Dairies use imported protein concentrates because they're significantly cheaper than Canadian milk. Low-cost concentrates now enter Canada duty free from the United States, skirting prohibitive tariffs of up to 270 per cent applied to other countries.

It's not the only reason imports are up. Farmers also complain that dairies are abusing a duty deferral system to bring significant quantities of milk and milk ingredients into the country – a loophole that the federal government has now promised to close.

It's all evidence of a once-cloistered system facing external pressures. Dairy products (along with chicken and eggs) have been tightly regulated in Canada since the 1970s under a system known as supply management. The regime depends on three essential pillars: keeping most imports out, fixing prices paid to farmers at relatively high levels and then carefully matching production to consumption. Weaken just one of these, and the system becomes distinctly unmanageable.

The more domestic milk that gets displaced by imports, the more difficult it becomes for provincial marketing boards to prop up prices and manage production.

Trade Minister Ed Fast insisted that he managed to preserve the "pillars" of supply management in the TPP negotiations. But he salvaged a foundation that was already wobbly.

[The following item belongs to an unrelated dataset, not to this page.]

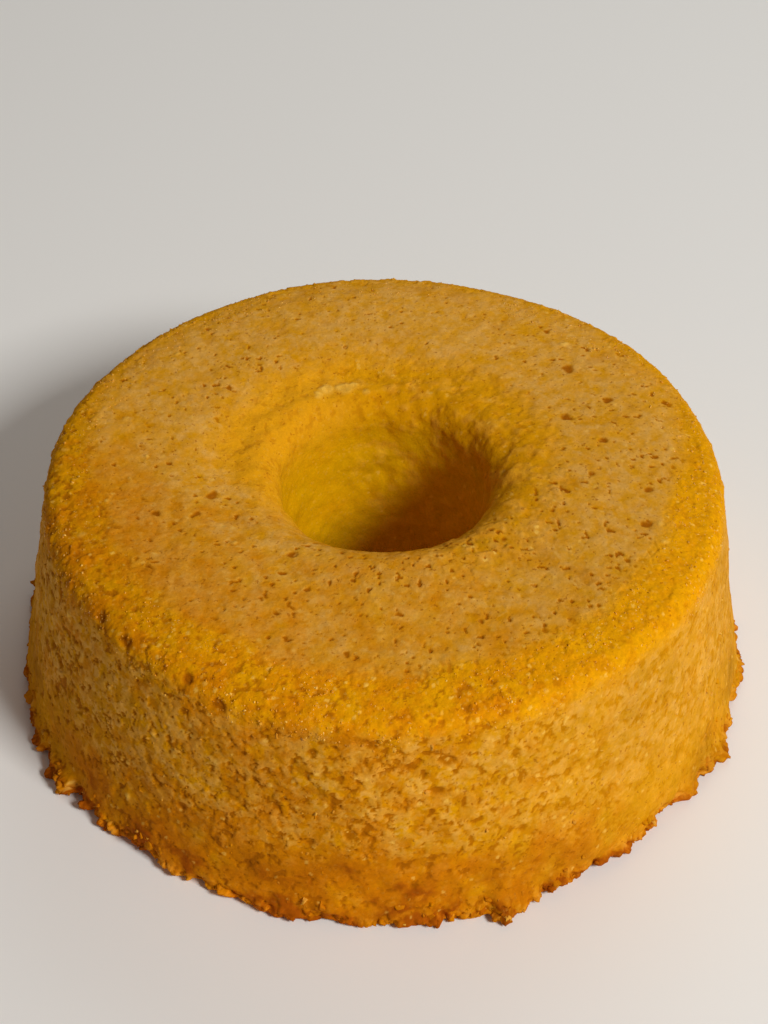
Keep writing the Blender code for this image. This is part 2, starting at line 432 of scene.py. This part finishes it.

The increasingly leaky tariff wall is an intractable problem for farmers. Ottawa agreed in the TPP to open up 3.25 per cent of its dairy market to duty-free imports. What officials did not make clear is that Canada is also eliminating tariffs on milk protein concentrates as soon as the agreement comes into force. That means TPP members Australia and New Zealand will join the United States in being able to ship virtually unlimited quantities of these ingredients into Canada, once the deal comes into force. Ottawa made a similar concession in its free-trade deal with Europe.

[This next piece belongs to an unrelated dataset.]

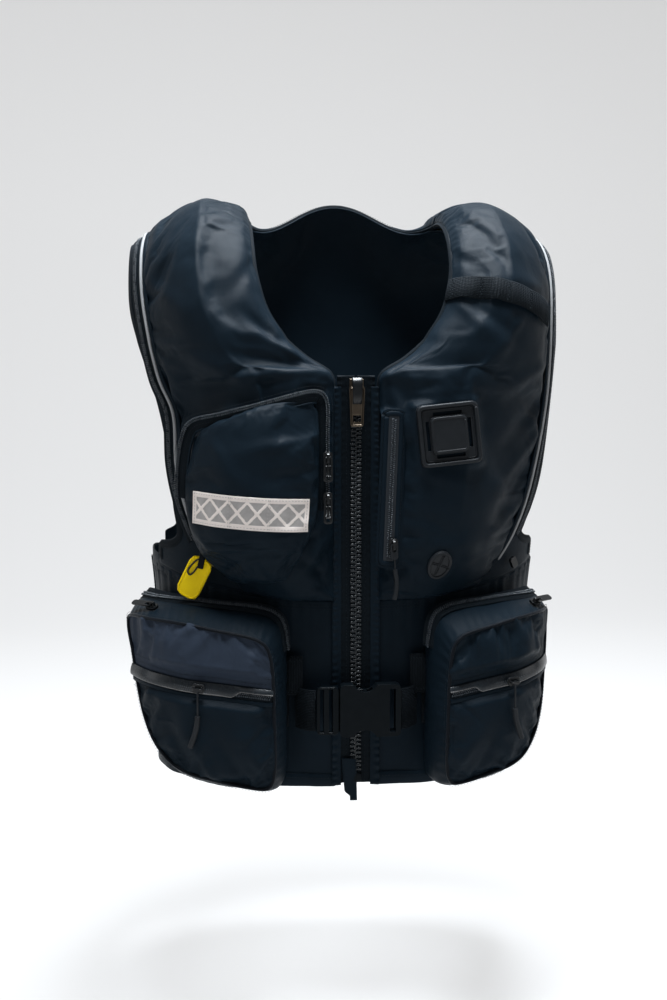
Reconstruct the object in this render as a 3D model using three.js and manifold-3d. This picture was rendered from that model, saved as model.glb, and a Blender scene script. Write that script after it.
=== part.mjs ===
// Inflatable life jacket with pockets, as worn on the torso.
//
// Millimetres. +Z is up, the front faces -Y, and the wearer's right is -X.
// The origin lies between the shoulders, at the height where the jacket rests on them.
//
// Every soft layer lies on one curved base sheet, the harness, which follows the wearer's
// chest, shoulders and back. A place on that sheet is (x, down): down is 0 along the top of
// the shoulders, 1 at the level of the upper chest and more below it. It is positive at the
// front and negative at the back. Height is the distance from the sheet, outwards.

import * as THREE from 'three';
import { mergeVertices } from 'three/addons/utils/BufferGeometryUtils.js';
import Module from 'manifold-3d';

const wasm = await Module();
wasm.setup();

// ---------------------------------------------------------------- driving dimensions

const torso = {
  frontDepth: 130,
  exponent: 2.5,
  halfWidths: [[-522, 186], [-430, 186], [-345, 188], [-250, 200], [-110, 215]],
  backDepths: [[-522, 99], [-430, 98], [-345, 94], [-250, 100], [-110, 108]],
};
const shoulder = { height: 8, drop: 22, napeRise: 62, halfWidth: 205, roundness: 2.3 };
const neck = { halfWidth: 93, backDepth: 70 };
const levels = { chest: -110, run: 200, waist: -347, hem: -522, sideRise: 28 };

const fabric = { thickness: 1.8, seamGap: 0.8, skin: 1.5 };
const lobe = {
  heights: [[0, 26], [0.6, 29], [1, 32], [1.45, 35], [1.9, 33], [2.05, 24], [2.19, 8]],
  edgeHeight: 1,
  fullness: 0.4,
  startDown: 0.002,
};
const mainZip = { top: -150, bottom: -512, tapeTop: -142, tapeBottom: -519, tapeHalfWidth: 17.5 };
const mainSlider = { z: -154, scale: 1.6 };
const belt = { width: 38, thickness: 1.6, z: -445, y: -149 };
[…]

Protein ingredients create "ominous" gaps in the tariff wall, according to an analysis of the TPP by Agri-Food Economic Systems, based in Guelph, Ont. These trade agreements will encourage the world's leading dairy exporters to "gear up" for the Canadian market, the report said.

Facing internal dissent, the Canadian dairy industry is under growing pressure to hold back the import surge. Dairy Farmers of Canada, the national voice of the industry, said it is now exploring "different ways" to address what it argues is an unfair hole in Canada's protective tariff wall created by protein concentrates.

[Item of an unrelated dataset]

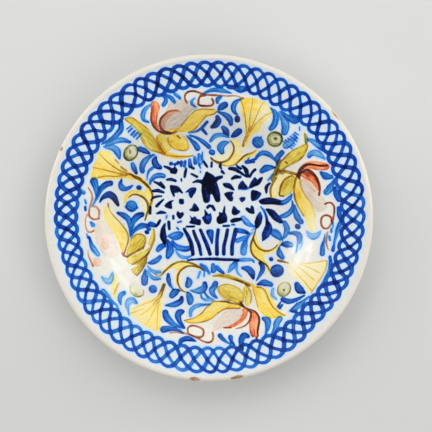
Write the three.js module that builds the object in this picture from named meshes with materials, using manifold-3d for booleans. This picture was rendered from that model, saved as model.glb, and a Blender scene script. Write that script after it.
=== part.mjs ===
// A large deep serving dish in thrown and turned earthenware, lying on its foot ring.
// It is one piece of clay: a flat well, a sloping curved wall, a broad rim that turns up
// towards a rolled lip, and a turned foot ring with a recess under the floor.
// Old knocks have taken small chips out of the lip.
// Units are millimetres. The foot rests on z = 0, the axis is +Z, and the mouth faces up.

import * as THREE from "three";
import { mergeVertices } from "three/addons/utils/BufferGeometryUtils.js";
import Module from "manifold-3d";

// Driving dimensions of the whole dish
const rimRadius = 175; // axis to the outermost point of the lip
const dishHeight = 63; // table to the top of the lip
const lipRadius = 3.9; // the roll of clay along the edge
const turnUpWidth = 24; // outer part of the rim, which turns up to the lip
const rimWidth = 53; // lip to the shoulder, where the rim falls into the well
const turnUpSlope = THREE.MathUtils.degToRad(21);
const rimSlope = THREE.MathUtils.degToRad(9);
const wallSlope = THREE.MathUtils.degToRad(42);

// Thickness of the clay
const rimThickness = 6.2;
const wallThickness = 7.4;
const floorThickness = 7.6;

// The turned foot
const footRadius = 71; // outside of the ring where it leaves the floor
const footWidth = 9; // across the ring at the same level
const footHeight = 8.5; // table to the underside of the floor outside the ring
const recessDepth = 7; // table to the underside of the floor inside the ring
const footTaper = 1.6; // each side of the ring leans in by this much on its way down
const footEdge = 1.1; // bevel worn on the two edges of the resting face

// How far each corner of the outline is rounded, along the lines that meet there
const wellRounding = 21;
const shoulderRounding = 9;
const turnUpRounding = 13;
const footFillet = 4;
const recessFillet = 3;

// Fineness of the facets: round the axis, then along the broad and the slight bends
const turns = 96;
const broadSteps = 5;
const slightSteps = 3;
const lipSteps = 8;

// Where two lines of the outline meet; each is a point and a slope above the horizontal
function meet(a, slopeA, b, slopeB) {
  const r = (b.y - a.y + a.x * Math.tan(slopeA) - b.x * Math.tan(slopeB)) /
    (Math.tan(slopeA) - Math.tan(slopeB));
  return new THREE.Vector2(r, a.y + (r - a.x) * Math.tan(slopeA));
}

// The point a given thickness below a sloping upper face, measured square to it
function beneath(point, slope, thickness) {
  return new THREE.Vector2(
    point.x + thickness * Math.sin(slope),
    point.y - thickness * Math.cos(slope),
  );
}

// Adds a rounded corner to an outline that comes from one point and leaves towards another
function roundCorner(outline, from, corner, towards, length, steps) {
  const start = towardsFrom(corner, from, Math.min(length, 0.48 * corner.distanceTo(from)));
  const end = towardsFrom(corner, towards, Math.min(length, 0.48 * corner.distanceTo(towards)));
  const bend = new THREE.QuadraticBezierCurve(start, corner, end);
  outline.push(...bend.getPoints(steps));
}

function towardsFrom(point, goal, distance) {
  return point.clone().add(goal.clone().sub(point).setLength(distance));
}

// Upper face, from the lip inwards. The rim is as thick above the lip's centre as below it.
const lipCentre = new THREE.Vector2(rimRadius - lipRadius, dishHeight - lipRadius);
const lipUpper = beneath(lipCentre, turnUpSlope, -rimThickness / 2);
const turnUp = pointOnLine(lipUpper, turnUpSlope, rimRadius - turnUpWidth);
const shoulder = pointOnLine(turnUp, rimSlope, rimRadius - rimWidth);
const floorTop = recessDepth + floorThickness;
const wellCorner = meet(shoulder, wallSlope, new THREE.Vector2(0, floorTop), 0);
const wellCentre = new THREE.Vector2(0, floorTop);

function pointOnLine(point, slope, radius) {
  return new THREE.Vector2(radius, point.y + (radius - point.x) * Math.tan(slope));
}

// Underside, as the same lines set back by the thickness of the clay
const lipLower = beneath(lipCentre, turnUpSlope, rimThickness / 2);
const rimUnderside = beneath(shoulder, rimSlope, rimThickness);
const wallUnderside = beneath(shoulder, wallSlope, wallThickness);
const turnUpBelow = meet(lipLower, turnUpSlope, rimUnderside, rimSlope);
const shoulderBelow = meet(rimUnderside, rimSlope, wallUnderside, wallSlope);
const wallFoot = meet(wallUnderside, wallSlope, new THREE.Vector2(0, footHeight), 0);
const footTop = new THREE.Vector2(footRadius, footHeight);
const footInner = footRadius - footWidth;

// The whole outline as [radius, height], anticlockwise from the underside of the floor
function dishOutline() {
  const recessCentre = new THREE.Vector2(0, recessDepth);
  const recessCorner = new THREE.Vector2(footInner, recessDepth);
  const innerEdge = new THREE.Vector2(footInner + footTaper, 0);
  const outerEdge = new THREE.Vector2(footRadius - footTaper, 0);
  const outline = [recessCentre];
  roundCorner(outline, recessCentre, recessCorner, innerEdge, recessFillet, slightSteps);
  outline.push(towardsFrom(innerEdge, recessCorner, footEdge));
  outline.push(towardsFrom(innerEdge, outerEdge, footEdge));
  outline.push(towardsFrom(outerEdge, innerEdge, footEdge));
  outline.push(towardsFrom(outerEdge, footTop, footEdge));
  roundCorner(outline, outerEdge, footTop, wallFoot, footFillet, slightSteps);
  roundCorner(outline, footTop, wallFoot, shoulderBelow, wellRounding, broadSteps);
  roundCorner(outline, wallFoot, shoulderBelow, turnUpBelow, shoulderRounding, broadSteps);
  roundCorner(outline, shoulderBelow, turnUpBelow, lipLower, turnUpRounding, slightSteps);
  outline.push(...lipArc());
  roundCorner(outline, lipUpper, turnUp, shoulder, turnUpRounding, slightSteps);
  roundCorner(outline, turnUp, shoulder, wellCorner, shoulderRounding, broadSteps);
  roundCorner(outline, shoulder, wellCorner, wellCentre, wellRounding, broadSteps);
  outline.push(wellCentre);
  return outline;
}

// The lip's roll stands a little proud of both faces of the rim, and runs from one to the other
function lipArc() {
  const reach = Math.PI - Math.asin(rimThickness / 2 / lipRadius);
  const arc = [];
  for (let step = 0; step <= lipSteps; step++) {
    const angle = turnUpSlope + reach * ((2 * step) / lipSteps - 1);
    arc.push(new THREE.Vector2(
      lipCentre.x + lipRadius * Math.cos(angle),
      lipCentre.y + lipRadius * Math.sin(angle),
    ));
  }
  return arc;
}

// Solids for cutting: closed geometry with only its shared positions kept
const wasm = await Module();
wasm.setup();

function solid(geometry) {
  const bare = geometry.clone();
  bare.deleteAttribute("normal");
  bare.deleteAttribute("uv");
  const merged = mergeVertices(bare, 1e-4);
  return new wasm.Manifold(new wasm.Mesh({
    numProp: 3,
    vertProperties: new Float32Array(merged.attributes.position.array),
    triVerts: new Uint32Array(merged.index.array),
  }));
}

function geometryOf(manifold) {
  const mesh = manifold.getMesh();
  const geometry = new THREE.BufferGeometry();
  geometry.setAttribute("position", new THREE.BufferAttribute(mesh.vertProperties, 3));
  geometry.setIndex(new THREE.BufferAttribute(mesh.triVerts, 1));
  geometry.computeVertexNormals();
  return geometry;
}

// Chips knocked out of the lip: where round the rim, how long, and how far in and down
const chips = [
  { bearing: -95, length: 12, bite: 2.1, drop: 1.7 },
  { bearing: -80, length: 14, bite: 2.0, drop: 1.8 },
  { bearing: 155, length: 5, bite: 1.3, drop: 1.6 },
  { bearing: 39, length: 16, bite: 1.0, drop: 1.3 },
];

function chipCutter({ bearing, length, bite, drop }) {
  const flake = new THREE.SphereGeometry(1, 14, 8);
  const place = new THREE.Object3D();
  const angle = THREE.MathUtils.degToRad(bearing);
  const radius = rimRadius - lipRadius * (1 - Math.SQRT1_2);
  place.position.set(
    radius * Math.cos(angle),
    radius * Math.sin(angle),
    dishHeight - lipRadius * (1 - Math.SQRT1_2),
  );
  place.rotation.z = angle;
  place.scale.set(bite * Math.SQRT2, length / 2, drop * Math.SQRT2);
  place.updateMatrix();
  return flake.applyMatrix4(place.matrix);
}

function makeDish() {
  const thrown = new THREE.LatheGeometry(dishOutline(), turns);
  thrown.rotateX(Math.PI / 2);
  let clay = solid(thrown);
  for (const chip of chips) clay = clay.subtract(solid(chipCutter(chip)));
  const glaze = new THREE.MeshStandardMaterial({
    color: 0xeee8da,
    roughness: 0.16,
    metalness: 0,
  });
  const dish = new THREE.Mesh(geometryOf(clay), glaze);
  dish.name = "dish";
  return dish;
}

const group = new THREE.Group();
group.add(makeDish());

export default group;
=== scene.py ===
# The looks of a large deep serving dish in tin-glazed earthenware, painted in cobalt blue,
# yellow, orange and brown, lying on its foot ring and seen from straight above.
# Units are metres. The axis of the dish is +Z, and the top of the painted design is towards +Y.

import math

import bmesh
import bpy
import numpy as np
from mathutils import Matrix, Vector


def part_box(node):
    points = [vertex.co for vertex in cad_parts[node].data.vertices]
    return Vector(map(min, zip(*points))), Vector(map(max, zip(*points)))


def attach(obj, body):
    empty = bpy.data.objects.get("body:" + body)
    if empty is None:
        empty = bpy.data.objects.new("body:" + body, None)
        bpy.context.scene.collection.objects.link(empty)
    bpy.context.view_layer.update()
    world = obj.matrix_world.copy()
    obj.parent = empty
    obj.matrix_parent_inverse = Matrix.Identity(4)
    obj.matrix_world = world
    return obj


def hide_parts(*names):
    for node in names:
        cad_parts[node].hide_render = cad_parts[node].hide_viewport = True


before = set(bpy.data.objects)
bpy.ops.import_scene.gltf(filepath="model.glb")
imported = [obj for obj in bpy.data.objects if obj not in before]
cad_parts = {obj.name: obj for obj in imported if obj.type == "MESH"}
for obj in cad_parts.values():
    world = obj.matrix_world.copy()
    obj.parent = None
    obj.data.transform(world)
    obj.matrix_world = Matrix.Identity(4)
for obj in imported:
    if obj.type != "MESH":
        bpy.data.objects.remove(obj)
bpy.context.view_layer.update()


# The camera looks straight down into the well, from just beside the axis. Where it stands
# also says which point of the dish lies under each point of the photograph, which is how
# the painter's strokes are placed further on.

dish_low, dish_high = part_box("dish")
rim_radius = (dish_high.x - dish_low.x) / 2
dish_height = dish_high.z

photo_size = 432
view_width = 0.460  # what the photograph takes in at the height of the lip
camera_place = Vector((0.0076, 0.0018, 1.61))
camera_reach = camera_place.z - dish_height
sensor_width = 0.036

camera_data = bpy.data.cameras.new("overhead")
camera_data.sensor_width = 1000 * sensor_width
camera_data.lens = 1000 * sensor_width * camera_reach / view_width
camera = bpy.data.objects.new("overhead", camera_data)
camera.location = camera_place
bpy.context.scene.collection.objects.link(camera)
bpy.context.scene.camera = camera


# The dish is one piece of buff clay, thrown on the wheel and turned on the underside once
# it was leather-hard: a flat well, a sloping wall, a broad rim turned up to a rolled lip, and
# a foot ring. Its outline is drawn in rings, each stretch spun with the steps that suit it.

lip_radius = 0.0039
turn_up_width = 0.024
rim_width = 0.053
turn_up_slope = math.radians(21)
rim_slope = math.radians(9)
wall_slope = math.radians(42)
rim_thickness = 0.0062
wall_thickness = 0.0074
floor_top = 0.0146
recess_height = 0.007
foot_height = 0.0085
foot_radius = 0.071
foot_width = 0.009
foot_taper = 0.0016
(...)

And this past week, the Dairy Farmers of Ontario announced that it has applied to provincial regulators to create a new, and lower, "world" price for much of the surplus milk that's been accumulating in the system. The plan, which it hopes will be adopted nationally, is seen as a way to compete with imported milk ingredients by giving dairies a significant discount on the skim milk they buy. DFO officials said lower wholesale prices will also give processors added incentive to modernize aging Canadian dairies.

"We're optimistic that it will stabilize the system and give processors a good opportunity to invest and compete," said Graham Lloyd, DFO spokesman and general counsel.

But it's not clear whether the new pricing scheme will mollify farmers angry about falling farm-gate prices.

And forget about consumers. No one is promising that lower wholesale prices will ever reach grocery shelves.